Budget cuts to hurt U events

The TCSU Board of Governors budget would be cut by $360,000.

Neil Munshi

Homecoming, Spring Jam and a variety of other programs could be vastly different next year if a Student Services Fees Committee recommendation passes, officials said Wednesday.

If the budget cuts recommended by the committee go through, the Twin Cities Student Unions Board of Governors budget would be cut by $360,000.

The Minnesota Programs and Activities Council, which operates under TCSU, will need to cut programming to fit that budget. Council officials said that such a cut would have an impact on homecoming and Spring Jam celebrations next year.

“Homecoming and Spring Jam are not going to be what they have been in the past,” said Molly Gale, president of the council.

Jerry Rinehart, associate vice provost for student affairs, will hear testimony from 2 to 4 p.m. in 140 Nolte Center today from TCSU and various groups whose budgets would be cut as a result of the fees committee’s recommendations. The event is free and open to anyone in the University community.

Amelious Whyte, an Office of Student Affairs official and associate to Rinehart, said, “It’s basically an opportunity for members of the University community to have a last opportunity to comment on the final fees recommendations.”

Rinehart was unavailable for comment Wednesday.

TCSU initially requested $3.86 million for the upcoming year. The fees committee recommended $3.5 million.

The majority of the cuts, $300,000, are aimed at programming and will be distributed among the 11 Minnesota Programs and Activities Council committees, said Megan Sweet, interim director of programs and activities in the Student Activities Office.

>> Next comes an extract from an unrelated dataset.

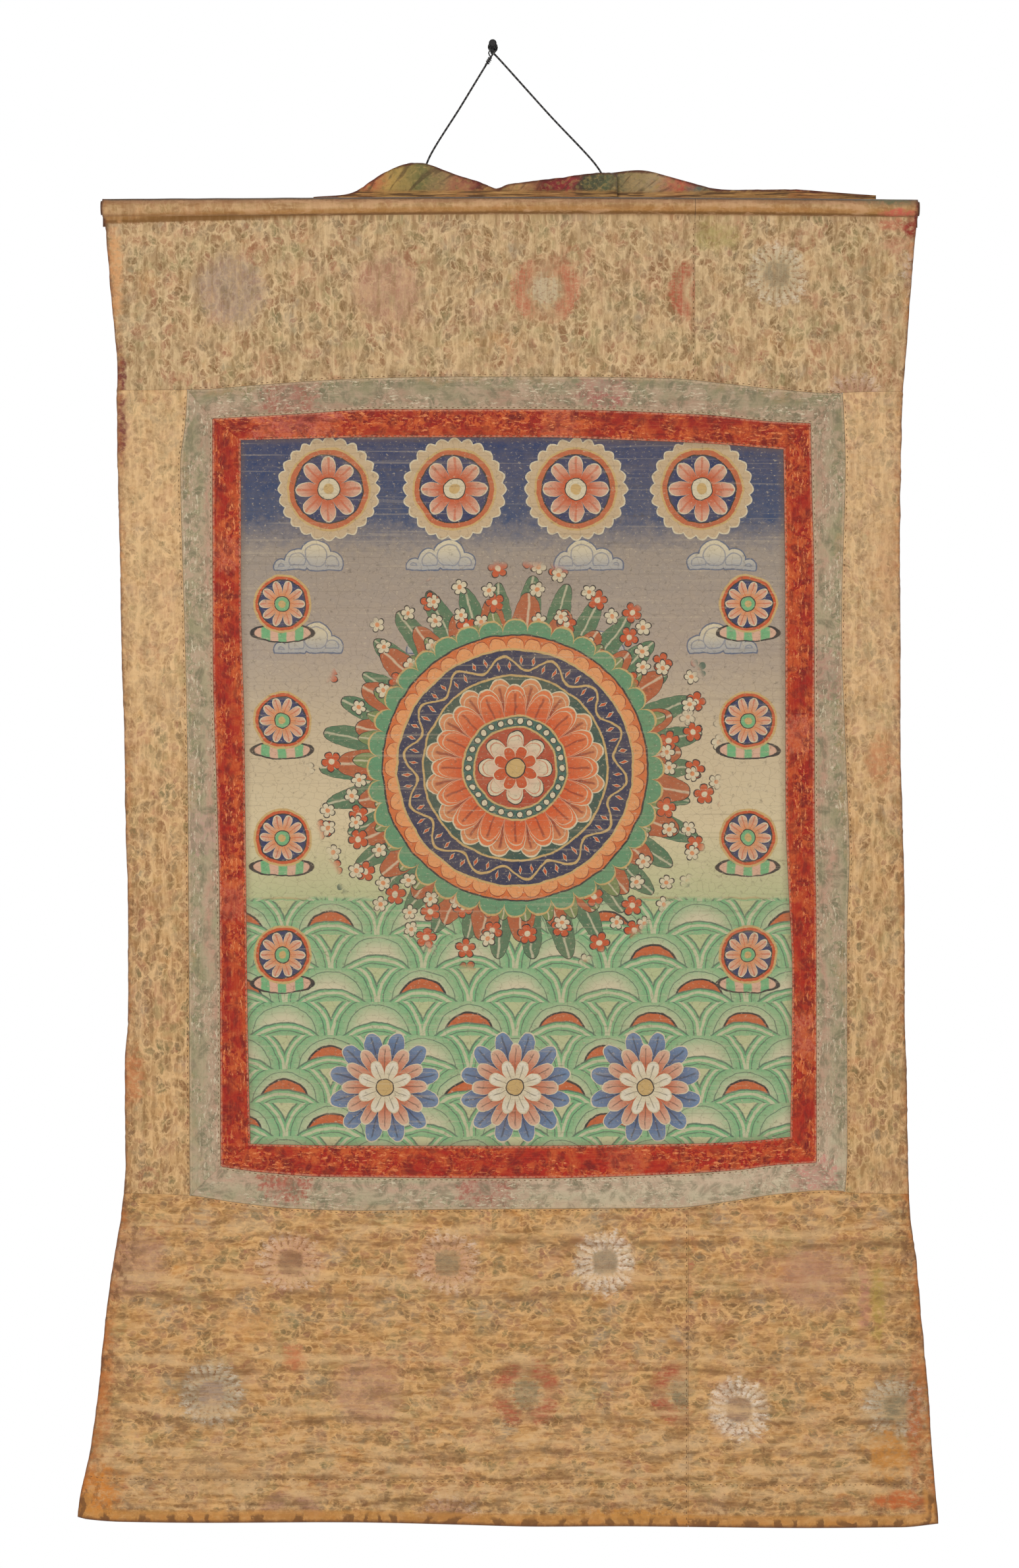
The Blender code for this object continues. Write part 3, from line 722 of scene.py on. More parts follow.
def lay_sleeve_shading(net, turn, x):
    """The sleeve round the rod, its shading painted in: golden along its middle, painted shade above, a
    painted shadow in the crease where it tucks in.
    """
    tuck = 5.2 - (x - 140) * (x - 140) * 0.00003
    # painted shading: the sleeve above the stitch tinted golden brown
    net.lay(turn.step(0, 3) * 0.4, (200, 146, 88))
    # a golden band of the sleeve's painted shading, just above the crease
    net.lay((turn - tuck).line(3, 5, 1) * 0.6, (170, 112, 40))
    # painted shadow in the crease where the sleeve tucks in
    net.lay(turn.line(tuck, 2.6, 0.6) * 0.85, (122, 78, 18))
    # painted shade over the upper half of the sleeve, darkest in a line along its top
    net.lay(turn.line(15.5, 3, 1) * 0.45, (176, 120, 92))
    net.lay(turn.step(9, 13) * 0.25, (146, 106, 62))
    net.lay(turn.step(15, 18) * 0.72, (128, 90, 50))
    net.lay(turn.step(16.6, 19) * 0.85, (72, 48, 28))
    length = net.noise(34, 9, (x, turn), rough=0.65, seed=34)
    body = turn.step(1, 4) * turn.step(18, 15)
    net.lay(body * length.step(0.52, 0.62) * 0.5, (216, 168, 122))
    net.lay(body * length.step(0.46, 0.36) * 0.5, (146, 98, 50))


def lay_crease_shading(net, x, down, cloud, mottle):
    """Lines creased by rolling up, across the foot: a painted highlight along each ridge, painted shade just
    below it.
    """
    for middle, slant, _, width in CREASES:
        if middle > FOOT_CREASE_START:
            t = (down - middle - x * slant + (cloud - 0.5) * 26 + (mottle - 0.5) * 8) / width
            spell = net.noise(46, 9, seed=middle).step(0.44, 0.58)
            # painted highlight along the crease's ridge
            net.lay(t.abs().step(1, 0.2) * spell * 0.5, (230, 188, 134))
            # painted shade just below the ridge
            net.lay(t.line(1.4, 0.7, 0.1) * spell * 0.55, (124, 84, 44))


def lay_stain(net, x, down, middle_x, middle_down, wide, tall, tint, strength):
    """A blotch with a broken border."""
    far, _ = polar((x - middle_x) / wide, (down - middle_down) / tall)
    far = far + (net.noise(10, detail=4, seed=41 + middle_x) - 0.5) * 1.8
    broken = net.noise(6, 4, detail=4, rough=0.7, seed=43).step(0.36, 0.58)
    net.lay(far.step(1.1, 0.35) * (broken * 0.7 + 0.3) * strength, tint)


def lay_worn_edges(net, x, down, rim, cloud, upright):
    """Orange and brown wear along the raw edges, and dark ticks along the hem."""
    spots = net.noise(5, seed=31)
    spells = net.noise(34, rough=0.6, seed=33).step(0.42, 0.58)
    edge = rim.step(9 if upright else 14, 0) * spots.step(0.3, 0.6) * (spells * 0.6 + 0.4)
    net.lay(edge * (0.45 if upright else 0.8), (190, 108, 42))
    blotch = net.noise(7, 9, detail=4, rough=0.7, seed=32).step(0.54, 0.4)
    blotch = rim.step(15 if upright else 34, 1) * blotch * (1.0 - spells * 0.75)
    net.lay(blotch * (0.35 if upright else 0.75), (112, 70, 36))
    if not upright:
        fold = (down + rim).step(HEM_DOWN - 30, HEM_DOWN - 22) * (rim + spots * 4).step(15, 11)
        net.lay(fold * 0.6, (212, 146, 66))
        ticks = (x * 0.26 + cloud * 26 + spots * 3).sin().step(0.3, 0.8) * (rim + spots * 8).step(14, 9)
        net.lay(fold * ticks * 0.75, (108, 66, 28))
        net.lay(fold * (rim + spots * 4).step(6, 4) * 0.55, (126, 78, 36))
    net.lay((rim + spots * 5).step(5.2, 2) * 0.75, (100, 56, 34))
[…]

“The thing that’s important to note is that programs and activities drive traffic to the unions,” she said.

As more people go to the unions and spend money, the revenue allows the Minnesota Programs and Activities Council to remain self-sufficient, Sweet said. When the council is self-reliant, its fees requests decrease.

Sweet said the council has compiled a “statistically valid survey” of students that found programs and activities are among the top reasons students visit Coffman Union.

Gale said the council organizes approximately 750 events a year, including showing movies at the unions, organizing concerts and putting on comedy shows.

“I know the majority of the student population has attended or enjoys attending these programs,” Gale said. “If they want to see them and they want to participate in them next year as they have this year, then I would encourage (students) to come out and support us.”

If the budget cut is approved, the council will only be able to put on approximately 225 events next year, she said.

Sweet said, “The entire campus would feel the effects of this cut. It doesn’t seem to make sense why the cut would be happening now, when we really seem to be meeting the needs of students.”

Nathan Wanderman, a student representative to the Board of Regents and chairman of the Student Senate, said Spring Jam and homecoming activities could be better. Still, he called the fees recommendation “inappropriate.”

“If the fees committee was concerned that the homecoming or Spring Jam activities were not as good as they could be, I would encourage them to get involved in MPAC themselves, rather than cutting MPAC’s funding,” he said.

Rinehart will listen to testimony from student groups and come to a conclusion on whether to overrule the fees committee, Whyte said.